Das ging mir durch Leib und Seele. Seither habe ich Aehnliches selber erlebt, in kleinen Bereichen.
Damals haben wir Schillers Tell auswendig gelernt und im Schulzimmer aufgeführt; dazu war gerade eine Probe notwendig.
Das Problem, das uns in Aufregung versetzte, war die Zuteilung der Rollen, die in einem demokratischen Prozess stattfand.
Leider gibt es bei Schillers Tell wenig Hauptrollen für Mädchen, doch zu meiner Freude durfte ich Tells Frau spielen, und damit bin
ich dem Tell nochmals näher gekommen.
Tell gehört zu meiner Jugend, deshalb besuche ich jede neue Inszenierung. Jedesmal weine ich beim Bau von Zwing Uri still vor mich hin,
so wie beim Dreimännerbund, beim Tod Attinghausens und bei der Schlussszene, und die ganze Zeit jagen kalte Schauer über meinen
Rücken. Zweifelsohne bin ich emotional an dieses Schauspiel gebunden.

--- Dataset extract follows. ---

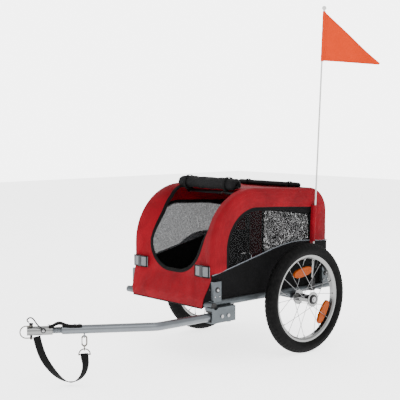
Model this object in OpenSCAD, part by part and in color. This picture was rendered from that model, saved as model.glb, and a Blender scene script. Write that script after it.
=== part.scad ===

Dass die Tellspiele dieses Jahr ganz anders inszeniert werden, hat seinen guten Grund. Wir sollen mit neuen Augen sehen und hören,
immer wieder. Wenn die Szenen durcheinander geraten, wenn Urner Dialekt gesprochen wird und Rap ertönt, will uns die Inszenierung
damit die Augen öffnen. Das Wichtigste ist der Inhalt, der Kern der Sache, diese einmalige, hochdramatische Geschichte mit einem Anfang
und einem Ende, mit Gefahr, Kampf und Sieg, Tod und Leben. Der Tell der Urnerinnen und Urner.